In 1994, the song was featured on the Chilean game show Cachureos with new lyrics in Spanish as "Haga Pipi," which describe remembering to go to the bathroom before going to bed to avoid bed-wetting accidents.

The song was also used as the basis of a chant by fans of Liverpool for defender Daniel Agger, and Newcastle United fans for Spanish striker Joselu. It is similarly used by fans of Tottenham Hotspur for midfielder Christian Eriksen. Since 2023, it has been used by Leeds United fans for their captain, Ethan Ampadu.

The band Chumbawamba recorded a version of "Agadoo" for the Peel Sessions. The producer of the Black Lace version, Neil Ferguson, was also Chumbawamba's regular producer at the time and later a full member of the band. The band was asked by their record company to add "Agadoo" on a single, the actual track used, was performed by Black Lace.

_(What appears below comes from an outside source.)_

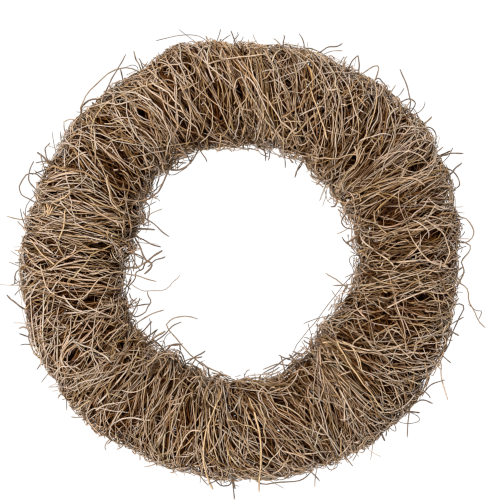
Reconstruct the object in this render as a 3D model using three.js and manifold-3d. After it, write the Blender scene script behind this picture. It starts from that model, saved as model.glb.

German group Die Lollipops recorded a version called "So Wie Du" with unrelated lyrics on their 2005 album Wir Wolln Spass.

It was parodied in a Vanilla Mini Wheats commercial in 2006 and by The Maynards in 2013, who recorded a bluegrass version of the song.

In August 2007, the "Agadoo 206 Mix" was released as the song was used in a TV ad to promote the new Peugeot 206 car. The song hit the UK charts. Black Lace members Colin Gibb and Rob Hopcraft then used the song for a special charity 'Agadoo Day'.

In November 2009, Black Lace recorded a version called "Agadir" to promote a new air service by easyJet from Gatwick airport to Agadir.

On 20 March 2009, it was announced that the song was being released in a new version by Dene Michael, who joined the band in 1987 along with Ian Robinson. A video for the release, titled "Agadoo" (Mambo 2009 remix), was directed by Bruce Jones, who played Les Battersby in television soap opera Coronation Street. He also appears in the video, along with Kevin Kennedy, who played Curly Watts in the same programme.

A cover of "Agadoo" with lyrics about the New Year was featured on the December 31, 2016, special of the Russian adaptation of The Voice Kids.

Ulrika Jonsson was introduced in the comedy panel show, Shooting Stars in a parody version of the song.